Most surveys have found that people are still supportive of website personalization, provided that it yields better user experience. However, it will be up to companies to influence the optics.

Here are some changes that organizations will need to make as they develop web personalization strategies around their customer concerns.

Find out what types of data customers are comfortable sharing

Some data may seem benign to most people. They may not mind that you use geographic personalization tokens to talk about opportunities and events in their area or other local content that may be of interest to them. They are also more willing to share data for help desk services. However, some customers may be a lot more concerned about you tracking their purchases. A lot of customers tend to feel that their purchases are more private and shouldn’t be tracked by the brands that they work with.

So, what types of data should you track and use for your personalization campaigns? Unfortunately, there isn’t a clear answer. All customers have their own standards of comfort. You will need to get their feedback. Don’t make any assumptions. I used to assume that my colleagues in the web profession would be more open to sharing relevant data, because they would understand how anonymization tokens worked. However, that is not always the case.
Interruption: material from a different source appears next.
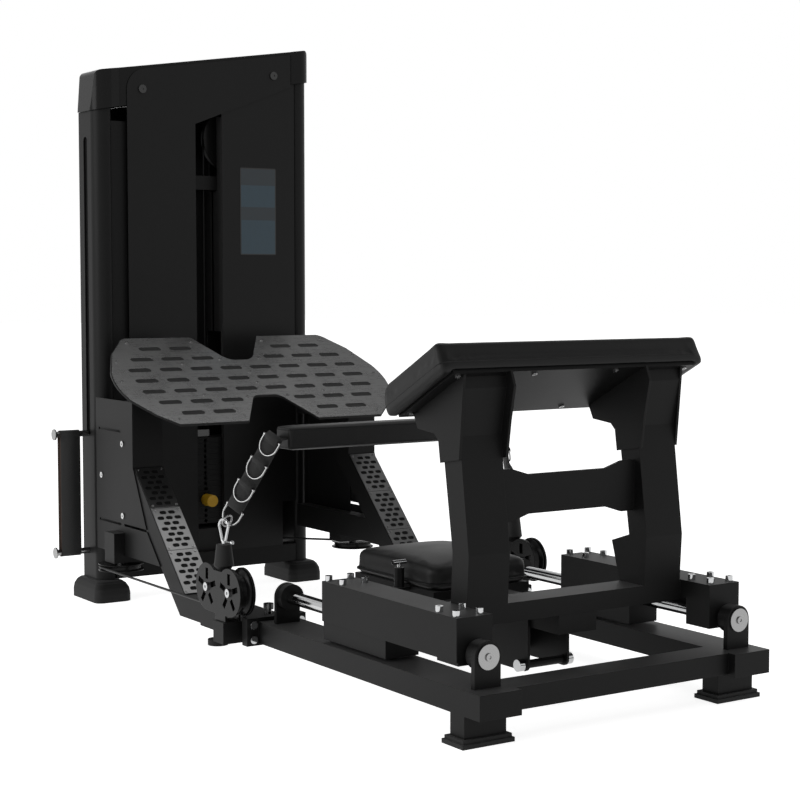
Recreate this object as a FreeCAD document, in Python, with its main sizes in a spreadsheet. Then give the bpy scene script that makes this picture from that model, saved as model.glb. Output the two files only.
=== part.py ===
"""Glute bridge machine: a sliding back pad carriage, a belt pulled up against a weight stack, and its tower.

The middle plane is x = 0, +y runs from the back pad to the tower, and z = 0 is the floor.
"""

import FreeCAD, Part
import math
import os
import Sketcher

V = FreeCAD.Vector
doc = FreeCAD.newDocument("GluteBridgeMachine")

# Driving sizes, in millimetres and degrees
sizes = {
    # Side rails, cross beam and the posts they stand on
    "side_mid": 330, "rail_wide": 100, "rail_high": 50, "rail_long": 860,
    "pad_high": 16.6, "pad_tier": 9, "pad_over": 12, "pad_inset": 4,
    "stub_high": 44.4, "stub_set": 50, "stub_deep": 47,
    "cross_set": 19, "cross_deep": 76, "cross_high": 45,
    # Bolted flange between the front and the rear frame
    "flange_thick": 12, "flange_in": 75, "flange_out": 80, "flange_drop": 5, "flange_high": 64,
    "flange_edge": 15, "flange_bolt_r": 5, "flange_head_r": 9, "flange_head_high": 7,
    # Guide rods, their brackets, bosses and end washers
    "rod_r": 15, "rod_up": 61.3, "rod_start": 43, "rod_set_back": 39,
    "bracket_wide": 62, "bracket_front": 12, "bracket_rear": 10, "boss_r": 30, "boss_long": 20,
    "washer_r": 25, "washer_thick": 4, "washer_screw_r": 8, "washer_screw_high": 3, "socket_r": 3.5,
    # Rail bumpers behind the flange
    "bumper_set": 19, "bumper_r": 12, "bumper_neck_r": 7, "bumper_foot": 6, "bumper_neck": 12, "bumper_head": 13,
    # Rear frame: low rails, slanted step legs, arms back to the tower
    "side_wide": 84, "leg_reach": 369, "leg_rise": 292, "leg_back": 83, "leg_post_deep": 62, "leg_post_high": 172,
    "arm_long": 237, "arm_wide": 44, "arm_low": 165, "arm_high": 65, "arm_top_low": 500, "arm_top_high": 60,
    "stub_over": 5, "stub_start": 26, "stub_side": 50,
    "level_pad_long": 70, "level_pad_wide": 60, "level_pad_high": 11, "level_gap": 95,
    "level_r": 25, "level_foot_high": 14, "level_stem_r": 8,
    # Perforated plates up the step legs
    "step_long": 134, "step_gap": 1.5, "step_set": 4, "step_thick": 2, "step_edge": 1.5,
    "step_hole_long": 19, "step_hole_wide": 11, "step_row_pitch": 17.6, "step_hole_pitch": 24,
    "step_screw_r": 3.5, "step_screw_high": 1.6, "step_screw_edge": 7,
    # Side covers, their slits and screws
    "cover_thick": 3, "cover_rear": 232, "cover_low": 165, "cover_nose": 159,
    "cover_chin": 82, "slit_high": 6.5, "slit_upper": 490, "slit_lower": 243, "slit_edge": 18,
    "slit_front_gap": 75, "slit_bridge": 20,
    "cover_screw_r": 8, "cover_screw_high": 3,
    # Foot plate: a board with a thin perforated sheet on it
    "foot_ahead": 145, "foot_up": 522, "foot_tilt": 31.17, "board_thick": 5, "sheet_thick": 1.5, "sheet_inset": 3,
    "foot_deep": 409, "foot_half": 412, "foot_notch": 107, "foot_notch_deep": 98, "notch_round": 60,
    "foot_slot_long": 66, "foot_slot_wide": 18, "foot_slot_pitch": 91, "foot_row_pitch": 50.3, "foot_row_set": 51,
    "foot_screw_r": 4.5, "foot_screw_high": 2, "support_wide": 60,
    # Tower posts, beams and feet
    "post_out": 337.6, "post_wide": 50, "post_deep": 114, "post_round": 34, "post_ease": 12,
    "post_slot_wide": 25, "post_slot_deep": 6, "post_slot_low": 462, "post_slot_high": 1275, "post_slot_set": 70,
    "closer_thick": 3, "closer_set": 4, "closer_lip": 16,
    "beam_deep": 50, "beam_low": 60, "beam_high": 51,
    "head_low": 1150, "head_high": 40, "head_deep": 44, "ear_thick": 5, "ear_wide": 50, "ear_over": 25,
    "tower_foot_high": 58, "tower_foot_base": 22, "tower_foot_in": 32.6, "tower_foot_out": 24.4,
    "tower_foot_front": 32, "tower_foot_rear": 37, "tower_foot_round": 22,
    # Slanted cap over the tower
    "cap_half": 343, "cap_end_left": 266, "cap_end_right": 276, "cap_flank_left": 26, "cap_flank_right": 10,
    "cap_deep": 108, "cap_proud": 8, "cap_flare": 8,
    "cap_low_left": 1356, "cap_low_right": 1472, "cap_high_left": 107, "cap_high_right": 93,
    "cap_end_round": 38, "cap_top_round": 16,
    # Front and rear panels of the tower
    "panel_thick": 3, "panel_low": 111, "panel_left": 244, "window_left": 35, "window_right": 50, "band_end": 275,
    "panel_round": 60, "band_low_left": 1332, "band_low_right": 1453, "panel_top_gap": 9,
    "return_deep": 56, "rear_return_deep": 43, "return_low": 14, "return_high": 33, "return_gap": 3,
    "rear_half": 300, "cable_notch": 20, "cable_notch_high": 129, "strip_set": 12, "strip_lap": 4, "strip_gap": 26,
    "panel_screw_r": 11.5, "panel_screw_high": 4, "panel_screw_set": 46,
    # Weight stack
    "plate_pitch": 15.5, "plate_gap": 0.4, "plate_half": 125, "plate_deep": 80, "plate_set": 18,
    "plate_count": 16, "resting_count": 4, "stack_low": 191,
    "guide_r": 10, "guide_x": 95, "guide_gap": 1, "stem_r": 12, "stem_gap": 1, "stem_low_gap": 4,
    "pin_r": 4.5, "pin_gap": 0.5, "pin_long": 76, "knob_r": 17, "knob_long": 40, "knob_grip": 3,
    "stack_base_half": 112, "cushion_high": 15, "cushion_r": 24,
    "yoke_half": 28, "yoke_deep": 24, "yoke_high": 22, "lift_travel": 300, "lift_gap": 6,
    "lanyard_r": 1.5,
    # Cables and the pulleys they run on
    "cable_r": 3, "cable_out": 90, "cable_turn": 43.5, "drop_x": 20, "groove_slack": 0.8,
    "heart_shift": 11, "pulley_pitch": 108, "pulley_rise": 72, "groove_r": 48, "flange_rim": 5,
    "pulley_wide": 26, "pulley_side_gap": 2, "axle_r": 6, "axle_gap": 0.08, "axle_head_r": 10, "axle_head_high": 5,
    "heart_r": 56, "heart_thick": 5, "heart_notch": 44,
    "star_in": 18, "star_out": 44, "star_wide": 13,
    "corner_back": 40, "corner_groove_r": 56, "corner_rim": 4, "corner_wide": 18,
    "corner_box_deep": 60, "corner_box_base": 20, "corner_box_high": 60, "corner_box_back": 13, "corner_box_in": 15,
    "centre_groove_r": 30, "centre_rim": 4, "centre_wide": 16, "clevis_gap": 1, "clevis_thick": 4, "clevis_wide": 28,
    "head_rim": 3, "head_wide": 20, "head_up": 1296,
    # Belt pad, straps, rings, hooks and stopper cones
    "belt_half": 294, "belt_ahead": 86, "belt_deep": 69, "belt_low": 498, "belt_high": 56, "belt_round": 16,
    "strap_wide": 50, "strap_thick": 4, "strap_out": 32, "strap_ahead": 15, "strap_twist": 24, "strap_bend": 8,
    "strap_in": 23.5, "strap_front": 12, "strap_end_up": 80, "rest_gap": 0.3,
    "ring_r": 14, "ring_wire": 2, "ring_drop": 34, "ring_side": 3,
    "dee_r": 26.5, "dee_wire": 2, "dee_bar": 2.4, "dee_leg": 14.5,
    "hook_turn": 74, "hook_half": 15, "hook_low_half": 6, "hook_long": 58, "hook_wire": 3, "eye_r": 5, "eye_high": 6,
    "ball_r": 5, "ball_set": 27,
    "cone_tip_r": 15, "cone_r": 23.5, "cone_flare": 10.6, "cone_top_r": 17.5, "cone_high": 59.6,
    # Sliding carriage
    "box_wide": 86, "box_gap": 11, "box_long": 503, "box_rise": 71.7, "box_tube": 38,
    "box_skirt": 49, "skirt_thick": 4,
    "bearing_drop": 22.3, "bearing_long": 72, "slider_long": 246, "slider_gap": 6, "bore_gap": 0.3,
    "cap_screw_r": 8, "cap_screw_high": 12, "cap_screw_in": 24, "cap_screw_out": 31,
    "cap_screw_near": 18, "cap_screw_far": 76, "yoke_beam_set": 90, "yoke_beam_deep": 80, "yoke_beam_high": 40,
    "upright_in": 182, "upright_out": 284, "upright_deep": 56, "upright_high": 462, "gusset_thick": 6,
    "web_thick": 8, "web_set": 35, "web_low": 159, "web_high": 109, "web_waist": 82, "web_shoulder": 147,
    "web_neck": 103, "foot_gusset_thick": 10,
    # Back pad and its board
    "back_set": -9.4, "back_rise": 470.3, "back_tilt": 27, "back_long": 238, "back_half": 348, "back_thick": 70,
    "back_board": 10, "back_inset": 10, "back_board_end": 30, "back_lap": 8.5, "back_round": 14,
    "back_rear_round": 40, "back_screw_r": 6, "back_screw_high": 3,
    # Seat, its frame and the pull pin
    "seat_half": 138, "seat_set": 421, "seat_long": 338, "seat_thick": 42, "seat_crown": 30,
    "seat_board": 6, "seat_tray": 14, "seat_inset": 6, "seat_round": 16, "seat_corner": 30, "seat_draw": 2,
    "spine_half": 50, "spine_high": 40, "spine_long": 624,
    "hanger_thick": 6, "hanger_set": 96, "hanger_high": 136, "hanger_rear": 150, "hanger_round": 14,
    "roller_r": 9, "roller_set": 17, "roller_up": 13, "roller_head_r": 13, "roller_head_high": 16,
    "lock_x": 155, "lock_set": 109, "lock_tab": 28, "barrel_r": 11.5, "barrel_high": 44, "lock_r": 5, "lock_gap": 0.4,
    "lock_grip": 34, "lock_stand": 12, "lock_nose": 9,
    # Pegs on the tower's left post and the stretch band between them
    "peg_set": 76, "peg_low": 135, "peg_high": 465, "peg_r": 8.5, "peg_long": 98, "peg_disc_r": 15.5, "peg_disc": 4,
    "band_thick": 2.5, "band_wide": 58, "band_gap": 0.3, "band_end_gap": 12,
    # How far a cutting tool passes the faces it cuts
    "overrun": 2,
}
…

Many of them seemed particularly cautious about sharing their data, because they worried more than the average person about how it could be used.

Giver customers control over personalization settings

It is a good idea to ask customers specifically what types of information they would like to have tracked and used for personalization. You should mention the following:

  • You can stop collecting this data at any time at their request.
  • The reasons that this type of data is helpful for web personalization.
  • That they can change their personalization settings at their leisure.

This doesn’t necessarily limit the type of data that hackers will have access to if your site is compromised. However, it does customers a greater sense of control over their data, which will help set their minds at ease. They will at least feel that they are the ones that decide how their data will be risked.

You should also make sure that your settings are compliant with the GDPR if you will have any customers from Europe.

Inform customers about the identification of certain types of data

There are a lot of different types of data. Some data is going to be a lot more personal than others. Other types of data won’t be attached to any individual.

You need to inform customers about the likelihood that a piece of data will be connected to them. Let them know what some types of data will based on cookies on their own machine, so it won’t be connected to them during a security breach. The only way that a hacker would know about it would be if their own machine was compromised.

However, some customers may not be as confident in these responses, because they don’t understand the technology behind it. You will need to do your best to assure them that most data won’t be personally connected to them.